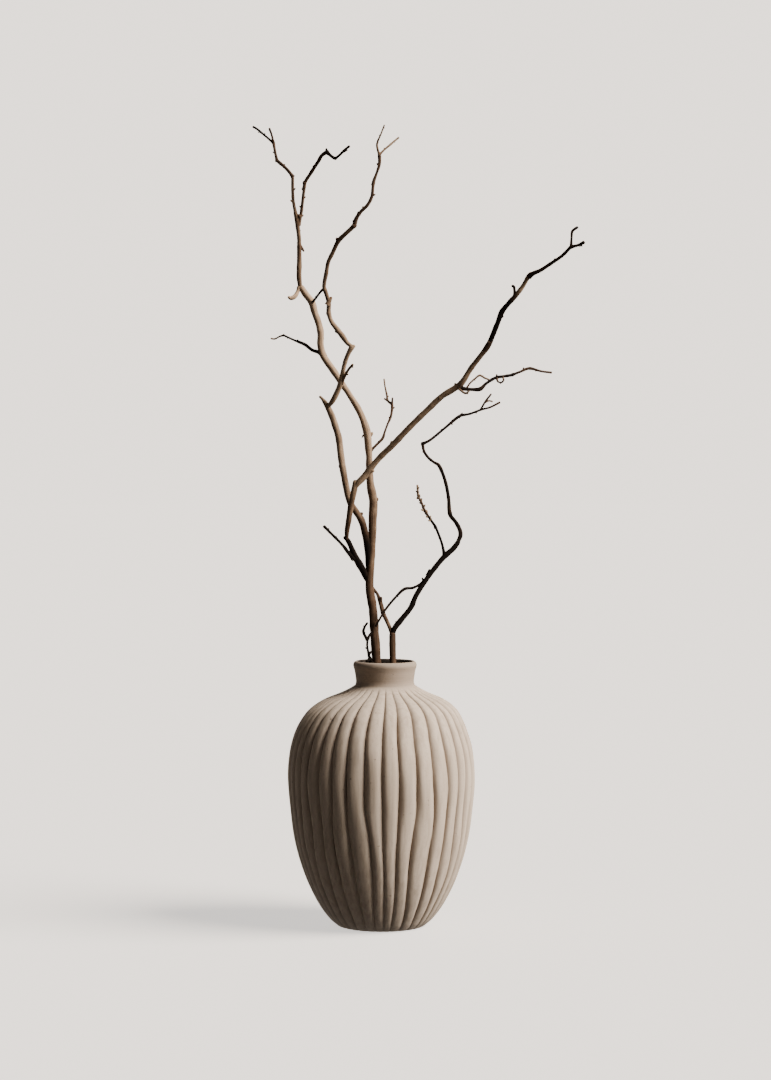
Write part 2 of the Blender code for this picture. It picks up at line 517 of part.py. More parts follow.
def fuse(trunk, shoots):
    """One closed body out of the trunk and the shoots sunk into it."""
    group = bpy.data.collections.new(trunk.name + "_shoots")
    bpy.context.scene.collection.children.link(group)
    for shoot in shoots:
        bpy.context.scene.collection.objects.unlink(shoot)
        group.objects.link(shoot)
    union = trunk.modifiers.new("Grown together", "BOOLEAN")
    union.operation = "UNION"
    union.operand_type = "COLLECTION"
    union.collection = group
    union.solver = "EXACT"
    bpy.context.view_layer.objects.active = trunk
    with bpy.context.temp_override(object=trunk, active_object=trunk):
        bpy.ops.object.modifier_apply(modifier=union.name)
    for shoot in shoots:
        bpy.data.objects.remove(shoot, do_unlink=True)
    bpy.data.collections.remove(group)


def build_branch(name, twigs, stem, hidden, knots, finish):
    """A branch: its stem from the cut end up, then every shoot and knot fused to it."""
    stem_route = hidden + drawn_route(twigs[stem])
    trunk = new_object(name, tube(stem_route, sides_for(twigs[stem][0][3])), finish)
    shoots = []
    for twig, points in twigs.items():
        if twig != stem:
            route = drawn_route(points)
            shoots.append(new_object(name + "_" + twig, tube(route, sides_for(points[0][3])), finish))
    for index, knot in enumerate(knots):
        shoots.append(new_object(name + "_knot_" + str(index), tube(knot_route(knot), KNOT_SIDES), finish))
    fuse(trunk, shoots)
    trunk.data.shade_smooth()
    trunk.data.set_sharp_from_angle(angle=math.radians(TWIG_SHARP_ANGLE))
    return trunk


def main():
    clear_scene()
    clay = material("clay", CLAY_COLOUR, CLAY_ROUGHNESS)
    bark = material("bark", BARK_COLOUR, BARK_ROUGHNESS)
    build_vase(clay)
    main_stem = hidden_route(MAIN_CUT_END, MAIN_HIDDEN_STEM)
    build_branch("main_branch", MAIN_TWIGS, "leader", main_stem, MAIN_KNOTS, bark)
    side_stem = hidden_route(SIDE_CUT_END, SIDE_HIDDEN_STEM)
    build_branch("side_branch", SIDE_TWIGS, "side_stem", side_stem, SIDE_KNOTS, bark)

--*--

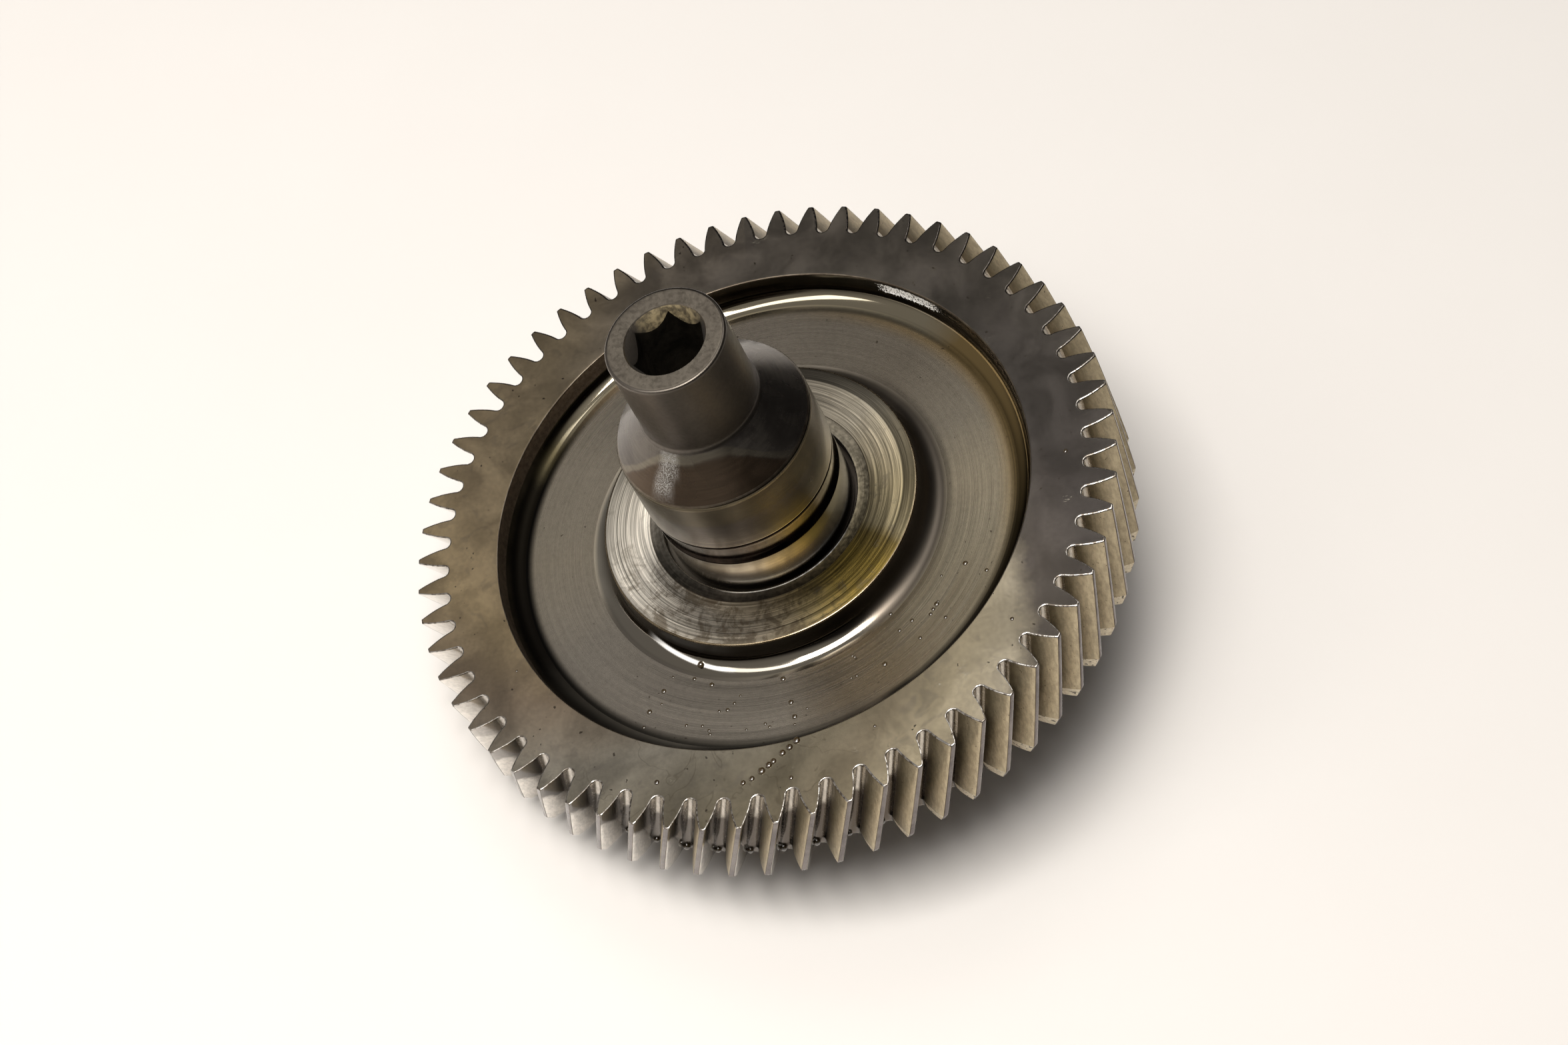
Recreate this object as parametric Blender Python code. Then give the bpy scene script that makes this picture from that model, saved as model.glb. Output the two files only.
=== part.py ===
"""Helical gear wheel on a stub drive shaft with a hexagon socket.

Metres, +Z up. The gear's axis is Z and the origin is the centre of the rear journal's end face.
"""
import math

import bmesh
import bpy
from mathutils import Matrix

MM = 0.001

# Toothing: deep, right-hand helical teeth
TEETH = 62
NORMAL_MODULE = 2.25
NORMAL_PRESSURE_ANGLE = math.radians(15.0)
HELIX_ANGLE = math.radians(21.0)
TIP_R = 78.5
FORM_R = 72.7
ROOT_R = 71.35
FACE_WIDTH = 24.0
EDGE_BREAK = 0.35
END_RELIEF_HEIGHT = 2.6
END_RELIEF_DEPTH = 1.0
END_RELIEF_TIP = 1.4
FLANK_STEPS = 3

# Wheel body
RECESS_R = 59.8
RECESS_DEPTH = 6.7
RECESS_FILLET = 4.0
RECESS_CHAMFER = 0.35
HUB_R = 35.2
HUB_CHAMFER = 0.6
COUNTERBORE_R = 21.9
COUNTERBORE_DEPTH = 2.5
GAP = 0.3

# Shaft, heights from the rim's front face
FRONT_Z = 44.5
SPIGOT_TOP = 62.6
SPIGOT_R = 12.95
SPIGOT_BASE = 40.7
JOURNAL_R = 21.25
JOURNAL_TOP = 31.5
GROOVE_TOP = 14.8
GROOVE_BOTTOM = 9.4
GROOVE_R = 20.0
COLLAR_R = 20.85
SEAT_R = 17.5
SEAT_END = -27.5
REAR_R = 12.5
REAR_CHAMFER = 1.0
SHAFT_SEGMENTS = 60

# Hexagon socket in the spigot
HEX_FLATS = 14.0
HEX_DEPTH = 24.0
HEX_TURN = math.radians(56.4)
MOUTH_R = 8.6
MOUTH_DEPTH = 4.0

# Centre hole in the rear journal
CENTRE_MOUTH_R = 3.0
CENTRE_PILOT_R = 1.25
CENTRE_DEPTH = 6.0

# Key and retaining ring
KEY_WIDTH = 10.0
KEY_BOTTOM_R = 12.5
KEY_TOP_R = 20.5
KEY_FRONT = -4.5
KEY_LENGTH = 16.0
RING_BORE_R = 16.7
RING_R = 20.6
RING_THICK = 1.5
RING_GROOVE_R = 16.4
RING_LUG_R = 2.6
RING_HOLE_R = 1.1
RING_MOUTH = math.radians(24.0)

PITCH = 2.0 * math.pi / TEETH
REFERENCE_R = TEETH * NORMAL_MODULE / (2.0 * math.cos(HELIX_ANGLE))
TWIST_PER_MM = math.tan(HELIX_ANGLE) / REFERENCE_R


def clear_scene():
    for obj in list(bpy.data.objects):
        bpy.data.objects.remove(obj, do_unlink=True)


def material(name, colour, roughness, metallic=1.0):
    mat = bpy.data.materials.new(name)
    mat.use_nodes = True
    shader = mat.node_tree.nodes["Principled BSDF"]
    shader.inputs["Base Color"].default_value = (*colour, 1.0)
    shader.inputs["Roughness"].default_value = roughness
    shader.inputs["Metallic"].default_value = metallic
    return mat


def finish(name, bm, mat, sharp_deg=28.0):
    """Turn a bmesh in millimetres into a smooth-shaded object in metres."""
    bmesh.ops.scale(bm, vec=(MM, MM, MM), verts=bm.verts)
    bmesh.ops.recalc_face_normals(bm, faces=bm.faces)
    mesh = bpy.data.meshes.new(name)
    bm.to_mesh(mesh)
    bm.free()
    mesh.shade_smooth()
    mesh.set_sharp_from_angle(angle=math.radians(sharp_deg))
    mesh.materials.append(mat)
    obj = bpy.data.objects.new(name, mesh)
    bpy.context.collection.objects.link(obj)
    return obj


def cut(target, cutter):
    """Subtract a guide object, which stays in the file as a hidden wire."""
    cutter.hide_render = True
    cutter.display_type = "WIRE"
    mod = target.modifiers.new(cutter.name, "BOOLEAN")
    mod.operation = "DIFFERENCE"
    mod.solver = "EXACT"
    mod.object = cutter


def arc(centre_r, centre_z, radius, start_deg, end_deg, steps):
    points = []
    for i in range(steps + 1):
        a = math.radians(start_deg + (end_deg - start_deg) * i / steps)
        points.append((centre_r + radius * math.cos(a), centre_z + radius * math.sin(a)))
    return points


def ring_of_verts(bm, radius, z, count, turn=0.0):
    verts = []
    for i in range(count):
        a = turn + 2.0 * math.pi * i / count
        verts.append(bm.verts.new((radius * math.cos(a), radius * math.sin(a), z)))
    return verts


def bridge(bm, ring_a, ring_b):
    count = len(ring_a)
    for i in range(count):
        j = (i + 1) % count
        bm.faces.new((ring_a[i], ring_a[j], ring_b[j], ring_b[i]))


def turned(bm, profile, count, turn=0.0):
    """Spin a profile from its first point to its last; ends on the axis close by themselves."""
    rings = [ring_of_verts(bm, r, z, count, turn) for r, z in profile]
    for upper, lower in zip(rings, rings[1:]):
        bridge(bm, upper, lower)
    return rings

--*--

**Written instruction**: Select and copy every line of the material that holds the string "picture".

**Reply**:
Write part 2 of the Blender code for this picture. It picks up at line 517 of part.py. More parts follow.
Recreate this object as parametric Blender Python code. Then give the bpy scene script that makes this picture from that model, saved as model.glb. Output the two files only.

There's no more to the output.